→ **What needs to be done**: Find and copy every line in the records that includes the string "JSON".

#####

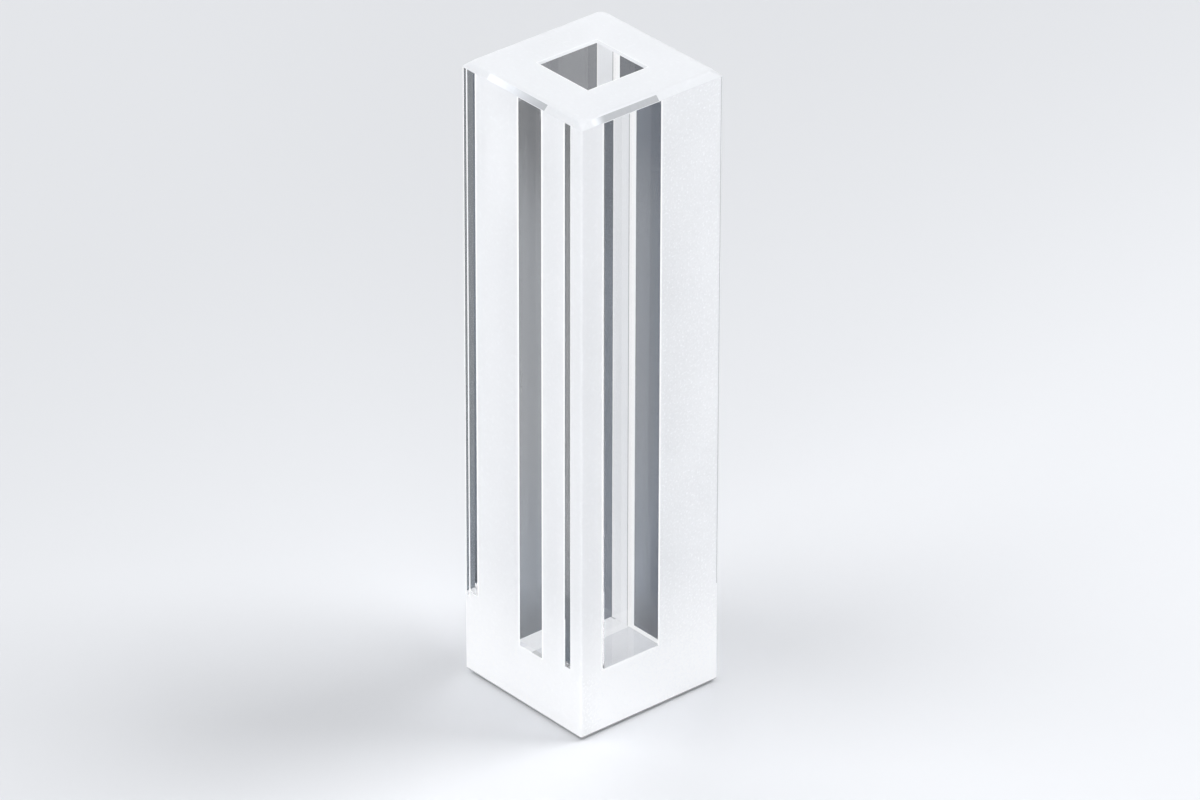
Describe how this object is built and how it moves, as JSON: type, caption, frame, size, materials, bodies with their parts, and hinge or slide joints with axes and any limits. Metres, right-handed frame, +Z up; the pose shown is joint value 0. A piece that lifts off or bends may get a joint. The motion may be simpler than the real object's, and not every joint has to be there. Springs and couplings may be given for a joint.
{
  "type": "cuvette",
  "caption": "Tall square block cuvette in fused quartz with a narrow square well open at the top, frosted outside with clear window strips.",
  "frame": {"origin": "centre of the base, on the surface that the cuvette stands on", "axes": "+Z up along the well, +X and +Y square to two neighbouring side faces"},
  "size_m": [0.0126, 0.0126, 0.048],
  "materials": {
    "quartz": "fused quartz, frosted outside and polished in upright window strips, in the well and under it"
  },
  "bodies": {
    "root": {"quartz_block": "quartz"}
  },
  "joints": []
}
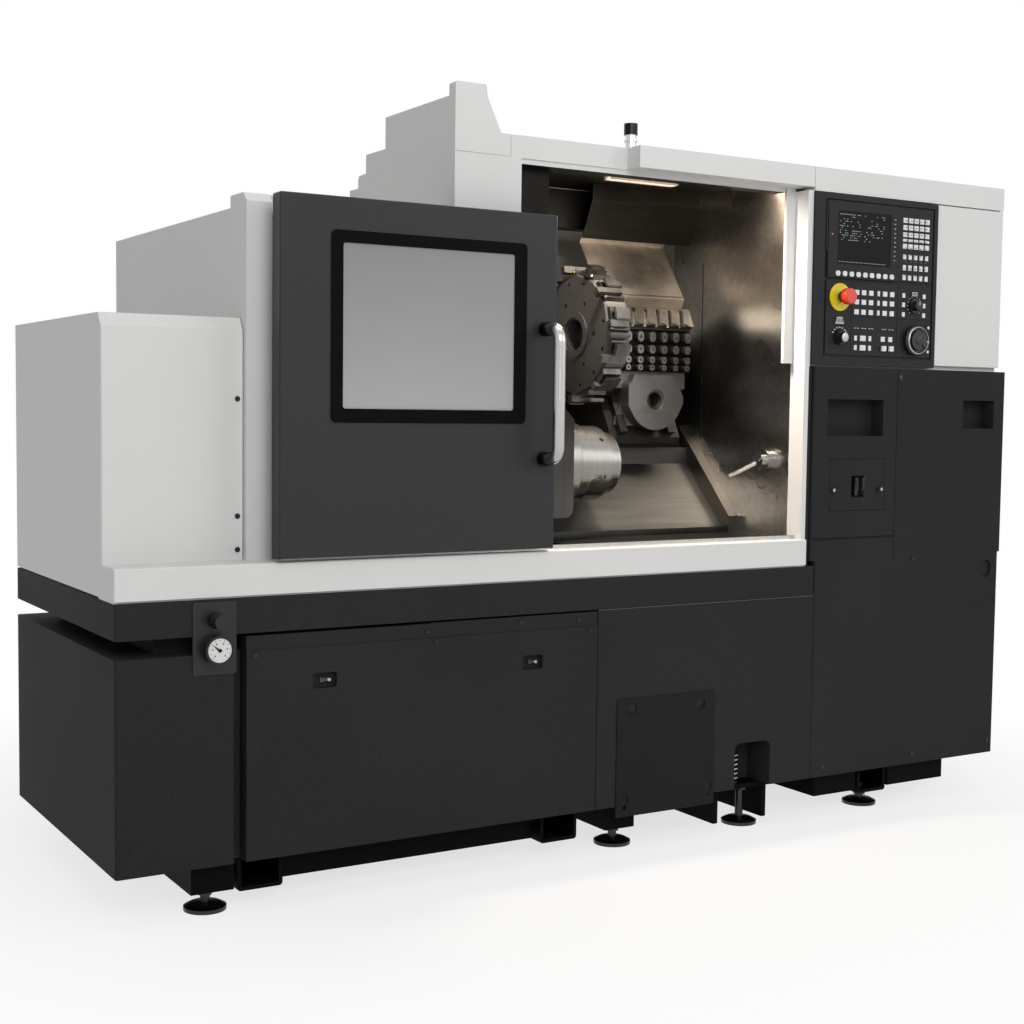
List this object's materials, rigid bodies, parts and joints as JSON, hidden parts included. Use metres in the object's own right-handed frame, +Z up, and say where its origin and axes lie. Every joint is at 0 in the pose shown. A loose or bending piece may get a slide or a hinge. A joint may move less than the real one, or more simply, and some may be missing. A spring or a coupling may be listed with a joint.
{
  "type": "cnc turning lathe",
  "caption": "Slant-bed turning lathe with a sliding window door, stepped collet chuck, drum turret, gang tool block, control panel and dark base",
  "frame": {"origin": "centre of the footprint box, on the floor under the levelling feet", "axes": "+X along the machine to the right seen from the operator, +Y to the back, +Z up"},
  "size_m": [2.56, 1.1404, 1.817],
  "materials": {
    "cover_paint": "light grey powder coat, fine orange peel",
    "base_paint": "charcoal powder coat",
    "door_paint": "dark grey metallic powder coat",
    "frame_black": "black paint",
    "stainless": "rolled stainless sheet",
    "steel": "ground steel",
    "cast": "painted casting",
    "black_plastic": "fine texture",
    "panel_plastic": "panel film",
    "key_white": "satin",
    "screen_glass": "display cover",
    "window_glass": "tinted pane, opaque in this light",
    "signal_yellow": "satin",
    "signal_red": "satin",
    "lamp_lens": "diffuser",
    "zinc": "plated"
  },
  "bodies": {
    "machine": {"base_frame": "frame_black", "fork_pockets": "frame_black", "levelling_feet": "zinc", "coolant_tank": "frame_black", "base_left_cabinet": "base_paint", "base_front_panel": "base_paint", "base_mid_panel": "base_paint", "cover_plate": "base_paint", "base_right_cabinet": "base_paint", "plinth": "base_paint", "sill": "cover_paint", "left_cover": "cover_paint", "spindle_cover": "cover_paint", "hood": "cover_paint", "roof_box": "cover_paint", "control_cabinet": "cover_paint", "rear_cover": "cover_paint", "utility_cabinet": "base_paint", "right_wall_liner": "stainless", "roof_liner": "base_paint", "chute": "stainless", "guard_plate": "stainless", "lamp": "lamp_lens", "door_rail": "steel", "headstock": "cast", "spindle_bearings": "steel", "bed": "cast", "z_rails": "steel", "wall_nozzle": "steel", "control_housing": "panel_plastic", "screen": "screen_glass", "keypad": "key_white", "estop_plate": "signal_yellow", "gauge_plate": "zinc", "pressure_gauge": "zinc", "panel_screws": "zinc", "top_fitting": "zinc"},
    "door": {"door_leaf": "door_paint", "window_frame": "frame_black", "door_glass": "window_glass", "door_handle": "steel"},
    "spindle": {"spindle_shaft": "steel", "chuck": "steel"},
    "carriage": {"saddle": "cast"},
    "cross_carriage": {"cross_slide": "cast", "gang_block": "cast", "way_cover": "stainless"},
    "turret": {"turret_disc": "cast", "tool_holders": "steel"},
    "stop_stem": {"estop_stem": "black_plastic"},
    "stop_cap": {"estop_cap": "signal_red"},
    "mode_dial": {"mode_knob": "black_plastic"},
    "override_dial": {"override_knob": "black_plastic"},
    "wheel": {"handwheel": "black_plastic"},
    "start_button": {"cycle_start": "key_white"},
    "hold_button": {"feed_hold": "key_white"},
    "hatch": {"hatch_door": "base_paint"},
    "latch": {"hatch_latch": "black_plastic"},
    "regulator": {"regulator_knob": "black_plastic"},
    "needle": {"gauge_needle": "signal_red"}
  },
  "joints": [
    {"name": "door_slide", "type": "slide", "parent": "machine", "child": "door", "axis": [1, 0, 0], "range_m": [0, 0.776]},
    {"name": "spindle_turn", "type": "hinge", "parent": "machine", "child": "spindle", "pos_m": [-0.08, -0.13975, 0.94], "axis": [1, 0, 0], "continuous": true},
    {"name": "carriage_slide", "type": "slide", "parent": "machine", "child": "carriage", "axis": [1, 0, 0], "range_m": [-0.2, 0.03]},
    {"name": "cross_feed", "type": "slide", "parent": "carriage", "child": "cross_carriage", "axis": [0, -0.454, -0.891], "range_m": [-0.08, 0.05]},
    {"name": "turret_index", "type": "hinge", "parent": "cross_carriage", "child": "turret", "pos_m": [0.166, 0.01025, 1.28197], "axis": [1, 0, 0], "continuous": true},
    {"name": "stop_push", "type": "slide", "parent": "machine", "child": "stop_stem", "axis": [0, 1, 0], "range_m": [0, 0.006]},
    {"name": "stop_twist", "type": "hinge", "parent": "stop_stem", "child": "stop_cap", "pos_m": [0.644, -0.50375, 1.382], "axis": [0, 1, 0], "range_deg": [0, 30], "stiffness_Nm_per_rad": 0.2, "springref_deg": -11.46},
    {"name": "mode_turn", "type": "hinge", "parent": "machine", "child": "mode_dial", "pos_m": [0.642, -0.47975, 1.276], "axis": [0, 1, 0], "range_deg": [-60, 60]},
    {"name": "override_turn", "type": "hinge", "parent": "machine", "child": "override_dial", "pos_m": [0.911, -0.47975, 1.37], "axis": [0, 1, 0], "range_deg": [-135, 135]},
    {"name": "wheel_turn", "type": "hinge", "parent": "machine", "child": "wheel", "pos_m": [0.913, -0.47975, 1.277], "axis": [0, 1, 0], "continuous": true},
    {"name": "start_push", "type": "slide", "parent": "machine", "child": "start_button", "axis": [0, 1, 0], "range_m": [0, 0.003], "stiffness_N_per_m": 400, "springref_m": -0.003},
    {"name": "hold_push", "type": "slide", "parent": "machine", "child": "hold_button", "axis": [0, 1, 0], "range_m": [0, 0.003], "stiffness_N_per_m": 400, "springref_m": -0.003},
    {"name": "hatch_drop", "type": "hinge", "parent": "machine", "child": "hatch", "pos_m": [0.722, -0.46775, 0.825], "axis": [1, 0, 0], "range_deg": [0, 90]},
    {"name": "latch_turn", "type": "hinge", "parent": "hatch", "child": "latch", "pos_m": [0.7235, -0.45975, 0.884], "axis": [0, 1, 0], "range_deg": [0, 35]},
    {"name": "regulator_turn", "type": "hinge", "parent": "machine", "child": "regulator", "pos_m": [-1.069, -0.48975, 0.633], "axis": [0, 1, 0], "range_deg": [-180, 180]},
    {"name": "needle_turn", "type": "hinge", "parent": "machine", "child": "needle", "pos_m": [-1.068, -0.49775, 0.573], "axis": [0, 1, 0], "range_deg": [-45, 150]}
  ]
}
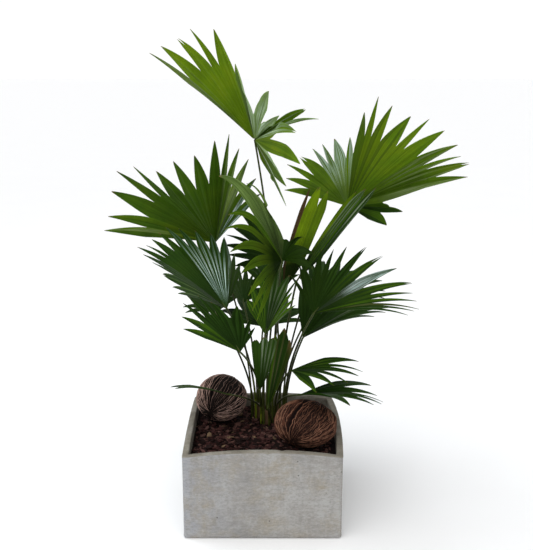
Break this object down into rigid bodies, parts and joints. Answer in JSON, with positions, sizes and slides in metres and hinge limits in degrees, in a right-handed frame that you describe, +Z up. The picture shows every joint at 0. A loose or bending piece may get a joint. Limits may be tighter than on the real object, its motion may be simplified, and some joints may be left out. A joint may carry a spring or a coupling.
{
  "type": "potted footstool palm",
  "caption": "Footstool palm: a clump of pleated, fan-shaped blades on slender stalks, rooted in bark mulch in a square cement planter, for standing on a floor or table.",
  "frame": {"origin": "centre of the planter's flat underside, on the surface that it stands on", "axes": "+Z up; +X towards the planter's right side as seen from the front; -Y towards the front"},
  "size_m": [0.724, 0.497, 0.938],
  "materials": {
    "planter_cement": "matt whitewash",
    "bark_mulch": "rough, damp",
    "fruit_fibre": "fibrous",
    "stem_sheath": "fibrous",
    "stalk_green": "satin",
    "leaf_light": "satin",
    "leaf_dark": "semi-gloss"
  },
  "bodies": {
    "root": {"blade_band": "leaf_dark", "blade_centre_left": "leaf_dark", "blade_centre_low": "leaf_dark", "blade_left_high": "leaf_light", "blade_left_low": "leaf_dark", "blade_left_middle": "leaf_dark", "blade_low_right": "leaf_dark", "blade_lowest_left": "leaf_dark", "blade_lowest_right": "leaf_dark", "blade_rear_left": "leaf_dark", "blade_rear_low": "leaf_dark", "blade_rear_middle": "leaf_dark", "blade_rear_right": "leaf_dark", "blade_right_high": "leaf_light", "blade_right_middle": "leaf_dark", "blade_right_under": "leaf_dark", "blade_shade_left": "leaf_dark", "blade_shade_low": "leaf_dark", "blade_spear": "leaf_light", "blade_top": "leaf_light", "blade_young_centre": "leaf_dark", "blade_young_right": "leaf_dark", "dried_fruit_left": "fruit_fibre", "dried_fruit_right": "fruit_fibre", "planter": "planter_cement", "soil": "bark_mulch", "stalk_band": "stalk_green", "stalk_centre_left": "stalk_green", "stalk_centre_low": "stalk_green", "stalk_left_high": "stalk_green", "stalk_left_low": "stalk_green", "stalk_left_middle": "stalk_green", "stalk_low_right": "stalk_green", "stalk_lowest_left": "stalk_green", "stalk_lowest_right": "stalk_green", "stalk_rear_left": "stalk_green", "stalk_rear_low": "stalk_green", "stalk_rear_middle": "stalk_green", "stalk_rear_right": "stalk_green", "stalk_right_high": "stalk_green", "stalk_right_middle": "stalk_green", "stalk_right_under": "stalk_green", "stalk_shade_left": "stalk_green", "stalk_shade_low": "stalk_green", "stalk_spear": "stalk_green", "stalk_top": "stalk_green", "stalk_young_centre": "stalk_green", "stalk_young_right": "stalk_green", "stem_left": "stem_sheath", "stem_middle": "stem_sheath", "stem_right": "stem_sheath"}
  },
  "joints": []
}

#####

→ **The result**:
Describe how this object is built and how it moves, as JSON: type, caption, frame, size, materials, bodies with their parts, and hinge or slide joints with axes and any limits. Metres, right-handed frame, +Z up; the pose shown is joint value 0. A piece that lifts off or bends may get a joint. The motion may be simpler than the real object's, and not every joint has to be there. Springs and couplings may be given for a joint.
List this object's materials, rigid bodies, parts and joints as JSON, hidden parts included. Use metres in the object's own right-handed frame, +Z up, and say where its origin and axes lie. Every joint is at 0 in the pose shown. A loose or bending piece may get a slide or a hinge. A joint may move less than the real one, or more simply, and some may be missing. A spring or a coupling may be listed with a joint.
Break this object down into rigid bodies, parts and joints. Answer in JSON, with positions, sizes and slides in metres and hinge limits in degrees, in a right-handed frame that you describe, +Z up. The picture shows every joint at 0. A loose or bending piece may get a joint. Limits may be tighter than on the real object, its motion may be simplified, and some joints may be left out. A joint may carry a spring or a coupling.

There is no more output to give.